Fernando Rivera Leyva, a native and citizen' of Mexico, petitions for review of the Board of Immigration Appeals’ (“BIA”) order dismissing his appeal from an immigration judge’s decision denying his application for asylum, withholding of removal, and protection under the Convention Against Torture (“CAT”). Our jurisdiction is governed by 8 U.S.C. § 1252. We review for substantial evidence the agency’s factual findings. Silaya v. Mukasey, 524 F.3d 1066, 1070 (9th Cir.2008). We deny in part and dismiss in part the petition for review.

Rivera Leyva testified that bandits assaulted him four times while working as a taxi driver in Mexico, and that he fears he or his family members will be kidnapped if he returns.

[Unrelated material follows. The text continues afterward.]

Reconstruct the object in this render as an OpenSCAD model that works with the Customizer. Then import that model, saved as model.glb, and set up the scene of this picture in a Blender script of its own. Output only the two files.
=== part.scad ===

Substantial evidence supports the BIA’s finding that, even if Rivera Ley-va demonstrated an exception to excuse his untimely application, he failed to establish that he was or would be harmed on account of a protected ground. See Parussimova v. Mukasey, 555 F.3d 734, 740 (9th Cir.2009) (the REAL ID Act “requires that a protected ground represent ‘one central reason’ for an asylum applicant’s persecution”); see also Zetino v. Holder, 622 F.3d 1007, 1016 (9th Cir.2010) (petitioner’s “desire to be free from harassment by criminals motivated by theft or random violence by gang members bears no nexus to a protected ground”). We lack jurisdiction to consider Rivera Leyva’s contention that the bandits were drug cartel members, and his contention regarding witnesses as a social group because he did not raise them to the agency. See Barron v. Ashcroft, 358 F.3d 674, 678 (9th Cir.2004) (court lacks jurisdiction to review issues or claims not raised in administrative proceedings below). Thus, we deny the petition as to his asylum and withholding of removal claims. See Zetino, 622 F.3d at 1015-16.

Finally, substantial evidence supports the agency’s denial of Rivera Leyva’s CAT claim because he failed to establish it is more likely than not that he would be tortured by or with the consent or acquiescence of the government if returned to Mexico. See Silaya, 524 F.3d at 1073. Rivera Leyva does not challenge the BIA’s decision declining to consider the new evidence he submitted on appeal to the BIA, see Martinez-Serrano v. INS, 94 F.3d 1256, 1259-60 (9th Cir.1996), and we do not consider it here, see Fisher v. INS, 79 F.3d 955, 963 (9th Cir.1996) (en banc).

PETITION FOR REVIEW DENIED in part; DISMISSED in part. 
      
       This disposition is not appropriate for publication and is not precedent except as provided by 9th Cir. R. 36-3.